I wonder if the polychrome must not be more recent than 550 years. Regarding possible awkwardness of the angels: I don't think so. But I'm not satisfied with the distant horizon that is too strongly implied by the alignment of their lower blouse hems with the Virgin's hairline. I concur with Jack's observation about the drapery, but would add that I feel the Madonna's right leg seems rather skeletal. It's like it was carven in shallow relief, then sawn out and tilted forwards. I'd like to see a side-view detail of the thing because the ground part of the picture, frame and all, seems to roll forward; and I can't tell whether this creative solution is to good effect or not.

But Della Robbia or not, what a relief!

5.

Rene Barge

April 4, 2007, 9:12 PM

Ahab (#3), I completely agree with you. I just thought, while I was cooking... It would be great to see a profile. My eyes keep fussing, between the "feeling in the faces," and lack of the same quality in areas such as the background (angels included) and the very foreground (especially that right leg, minus the drape.)

6.

Rene Barge

April 4, 2007, 9:15 PM

Sorry Ahab! Your comment was #4, however I also agree with Jack in comment #3... Good Riddance!

7.

jm

April 5, 2007, 5:19 AM

May your day be as pleasant as Robbia's ageless patina.

8.

Rene Barge

April 5, 2007, 11:00 AM

Ooooh, this is good, the left hand corner of the page keeps getting better. Keep ticking!

9.

Jack

April 5, 2007, 12:04 PM

The detail with the hands holding the baby Jesus is wonderful also. The right hand placement, especially, is beautifully observed.

10.

Jack

April 5, 2007, 12:06 PM

Franklin, Marc's quote should be on a solid dark backgound band.
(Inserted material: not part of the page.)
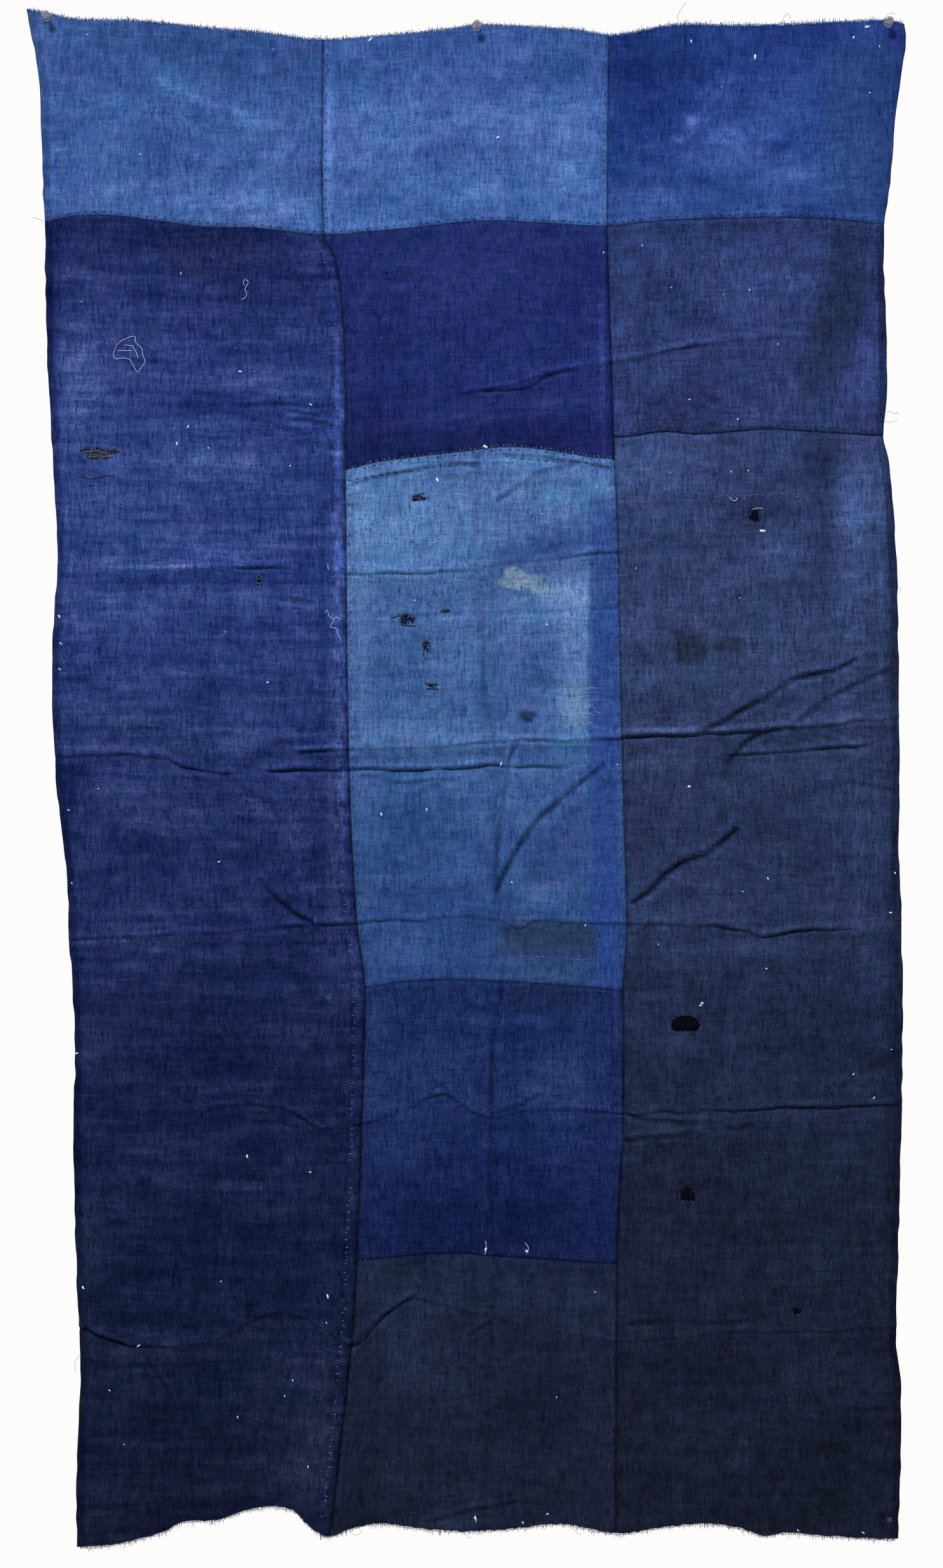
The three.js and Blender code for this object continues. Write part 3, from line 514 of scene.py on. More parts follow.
FADES_AND_PAINTED_SHADE_IN_PIXELS = [
    ("top_left", [
        (262, 133, 26, 9, -30, 0.55), (312, 156, 30, 9, -32, 0.6), (388, 186, 34, 10, -30, 0.45),
        (330, 318, 170, 24, -4, 0.38), (430, 330, 60, 14, 0, 0.3), (330, 70, 150, 26, -4, -0.22),
        (262, 245, 50, 20, 0, -0.3), (150, 180, 50, 60, 0, -0.18), (420, 120, 60, 40, 0, -0.15),
        (60, 250, 14, 140, 3, -0.3), (225, 280, 20, 50, 0, 0.2),
    ]),
    ("top_middle", [
        (870, 250, 80, 60, 20, 0.34), (760, 310, 120, 24, 2, 0.26), (518, 200, 10, 140, 0, 0.35),
        (600, 110, 90, 50, 0, -0.12), (900, 90, 60, 40, 0, -0.18), (620, 260, 60, 50, 0, 0.12),
    ]),
    ("top_right", [
        (1040, 115, 95, 75, 30, -0.5), (1005, 190, 50, 60, 0, -0.3), (1200, 255, 110, 30, -24, 0.6),
        (1330, 250, 60, 50, 0, 0.25), (1222, 236, 36, 13, 55, -0.6), (1085, 188, 7, 7, 0, 1.1),
        (1103, 192, 8, 6, 0, 0.8), (1062, 222, 9, 6, 0, 0.7), (1110, 140, 60, 3, 50, 0.4),
        (1160, 342, 5, 8, 0, 1.0), (1390, 190, 16, 150, -3, -0.4), (1250, 170, 60, 30, 20, 0.15),
        (1020, 320, 60, 20, 10, 0.25),
    ]),
    ("middle_navy", [
        (740, 705, 220, 30, 6, -0.5), (680, 450, 110, 80, 0, 0.22), (947, 520, 4, 180, 0, 0.4),
        (961, 540, 8, 190, 0, -0.5), (860, 640, 90, 16, 8, 0.25), (600, 640, 60, 50, 0, -0.2),
    ]),
    ("right_upper", [
        (1322, 400, 22, 60, 0, -0.55), (1312, 500, 24, 60, -14, -0.7), (1285, 570, 24, 40, -20, -0.4),
        (1190, 430, 80, 60, 10, 0.32), (1010, 400, 40, 50, 0, 0.12), (1360, 600, 16, 60, 0, 0.3),
        # The row at 1090, 610 is painted shade beside the creases there
        (1090, 610, 90, 20, 16, -0.2), (1150, 365, 120, 12, 0, -0.2), (1385, 520, 8, 170, 0, -0.4),
        (1200, 545, 130, 9, 8, 0.25), (1215, 650, 60, 20, 14, 0.2),
    ]),
    ("left_long", [
        (300, 366, 230, 12, -1, -0.6), (410, 410, 100, 50, 0, -0.35), (130, 585, 45, 50, 0, 0.5),
        (350, 600, 160, 14, 0, 0.32), (150, 615, 22, 5, 0, 0.6), (300, 640, 120, 14, -2, -0.4),
        (120, 650, 50, 60, 0, 0.3), (470, 700, 80, 50, 0, -0.15), (300, 715, 160, 30, -3, 0.3),
        (240, 893, 120, 4, 2, 1.0), (160, 884, 34, 7, 4, 0.7), (270, 915, 130, 12, 1, -0.6),
        (460, 905, 70, 12, 0, -0.35), (175, 945, 26, 10, 8, 0.5), (250, 955, 30, 8, -10, 0.5),
        (135, 985, 26, 18, 0, 0.4), (320, 930, 80, 10, -6, 0.3), (385, 830, 130, 12, 0, 0.2),
        (450, 1080, 60, 60, 0, -0.2), (420, 1100, 50, 12, 0, 0.5), (130, 1178, 60, 9, 1, 0.8),
        (300, 1183, 110, 5, -2, 0.4), (112, 1215, 34, 18, 0, -0.6), (420, 1190, 140, 8, 2, -0.4),
        (400, 1262, 60, 9, -34, 0.5), (470, 1310, 22, 40, -30, 0.3), (200, 1240, 60, 12, 0, 0.35),
        (530, 1110, 12, 560, -1, 0.45), (506, 1000, 10, 420, 0, -0.3), (80, 1100, 12, 420, 0, -0.75),
        (100, 1450, 14, 300, -3, -0.7), (112, 2000, 13, 400, -1, -0.6), (76, 560, 13, 260, -3, -0.75),
        (95, 800, 5, 400, -2, 0.25), (180, 1560, 60, 80, 0, 0.25), (350, 1500, 120, 10, 0, 0.2),
        (300, 1650, 120, 60, 0, -0.2), (380, 1780, 100, 12, 6, 0.35), (140, 1950, 30, 60, 0, 0.3),
        (330, 2104, 110, 14, 4, 0.45), (450, 2130, 50, 60, 0, 0.3), (190, 2120, 50, 12, -14, 0.4),
        (210, 2340, 70, 24, 0, 0.35), (480, 2290, 30, 90, 0, 0.4), (300, 2250, 90, 60, 0, -0.2),
        (540, 1300, 6, 200, -2, 0.3), (400, 1000, 80, 40, 0, -0.15), (250, 790, 120, 20, 0, 0.2),
    ]),
    ("middle_light", [
        (650, 840, 120, 70, 0, 0.36), (560, 800, 22, 100, 0, 0.22), (560, 1050, 20, 130, 0, 0.2),
        # The row at 862, 862 is painted shadow, a dark line above the bleached place
        (860, 800, 60, 50, 20, 0.1), (862, 862, 75, 20, 9, -0.75), (800, 890, 30, 30, 0, -0.4),
        (905, 1000, 24, 90, 0, 0.5), (895, 940, 40, 26, -20, 0.5), (902, 1110, 34, 34, 0, 0.55),
        (650, 1150, 110, 20, 0, 0.3), (860, 1165, 90, 8, 3, 0.4), (700, 1300, 120, 60, 0, -0.2),
        (860, 1410, 60, 30, 0, 0.38), (640, 1480, 70, 24, 0, 0.2), (600, 1230, 50, 30, 0, -0.15),
        (780, 1390, 12, 50, 20, -0.3), (770, 1110, 12, 60, 0, -0.2), (840, 1050, 30, 30, 0, -0.3),
        (760, 1080, 6, 90, 0, -0.25), (700, 1050, 30, 20, 0, 0.15), (800, 1000, 30, 60, 0, 0.15),
    ]),
    ("middle_mid", [
        (690, 1690, 70, 50, 0, 0.38), (890, 1690, 60, 50, 0, 0.5), (640, 1800, 60, 30, 0, 0.2),
        (780, 1920, 180, 50, 0, -0.3), (590, 1700, 20, 150, 0, 0.15), (820, 1600, 100, 8, 0, 0.3),
        (930, 1850, 40, 100, 0, 0.15),
    ]),
    ("middle_charcoal", [
        (650, 2070, 50, 40, 30, 0.35), (640, 2130, 60, 50, 0, 0.25), (860, 2200, 90, 90, 0, -0.25),
        (720, 2390, 60, 10, 4, 0.6), (800, 2030, 120, 20, 0, 0.12),
    ]),
    ("right_long", [
        (1010, 760, 40, 60, 0, 0.25), (1340, 790, 50, 60, 0, 0.5), (1290, 735, 26, 60, 0, -0.55),
        (1340, 930, 60, 40, 0, 0.25), (1240, 960, 50, 60, 0, 0.12), (1180, 900, 60, 40, 0, 0.15),
        (1010, 1000, 40, 60, 0, 0.1), (1130, 1085, 100, 40, 0, -0.15), (1060, 1148, 60, 6, 2, 0.6),
        (1250, 1138, 140, 5, 2, 0.35), (1300, 1180, 80, 14, 0, 0.15), (1040, 1190, 60, 12, 14, 0.3),
        (1330, 1040, 60, 8, 26, 0.35), (1402, 1200, 9, 760, 0, -0.55), (1384, 900, 5, 200, 0, 0.2),
        (1040, 1440, 60, 30, 10, 0.3), (1180, 1490, 80, 12, -4, 0.4), (1150, 1380, 120, 40, 0, 0.15),
        (1250, 1320, 60, 60, 0, -0.15), (1350, 1430, 40, 60, 0, 0.2), (1110, 1500, 70, 30, 0, 0.2),
        (1200, 1752, 200, 7, 1, 0.5), (1060, 1775, 60, 6, 0, 0.4), (1300, 1600, 60, 60, 0, -0.12),
        (1060, 1680, 40, 30, 0, 0.2), (1180, 1900, 120, 60, 0, -0.15), (1340, 2030, 50, 20, 10, 0.25),
        (1120, 2090, 120, 8, 0, 0.3), (1330, 2300, 50, 60, 0, -0.2), (1070, 2300, 50, 60, 0, 0.12),
        (1187, 808, 64, 27, 0, -0.5), (990, 1350, 10, 300, 0, 0.15),
    ]),
]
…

Given the small size of the print, that would enhance readability.

11.

BMD72

April 5, 2007, 12:52 PM

Re: 10, I think it's fine the way it is. The color is fine and the font size is fine. It has a subtle look. If I hit refresh will different pictures and quotes pop up? That'd be nice.

Overall, a huge improvement. It gives me a better sense of what the website is all about.

Bravo.

12.

BMD72

April 5, 2007, 12:58 PM

Still, the "home, posts, comments, publications" are still kind of interfering with the list of posts. I don't know if theres a better way to place those or distinguish them in some way that's asthetically pleasing to one's eye.

Maybe place the list of posts directly under it?

Since your in the mode of redesigning the page, how about adding a much needing feature: "Artblog.net SINGLES"

That's right, a place for art lovers to "hook up." Maybe it could even be along the lines of e-harmony. Then again, maybe it'd be too much work.

But from reading some of these posts, I've determined there's some people who frequent this board that need to get laid.

But I'm not naming names.

13.

ahab

April 5, 2007, 3:17 PM

"Tin glaze [(maiolica)] gives artists a brilliant white, opaque surface to paint over. The colours are applied as metallic oxides to the unfired glaze, which absorbs pigment like fresco, making errors impossible to fix, but preserving the brilliant colors of the Renaissance in a way that paintings cannot."

So says the Wikipedia, putting to rest my doubts about the colours.

14.

George

April 5, 2007, 3:54 PM

Re #10, etc. the new page layout.

FWIW, The left side is still very awkward looking, There doesn't seem to be any reason for the two columns of type other than you figured out how to do it. It's ugly.

I'm glad to see the swatches gone.

15.

Jack

April 5, 2007, 5:19 PM

On my screen, the two text columns at upper left are colliding. Messy. Also, when I try to cut and paste something from a posted comment, I can't do it anymore. What I want to highlight and cut is NOT what winds up highlighted. Annoying.

16.

Jack

April 5, 2007, 7:58 PM

To be more specific, when I try to highlight part of a comment to cut and paste it, everything in the thread preceding that part is highlighted instead. I'd say this is a job for Supergeek.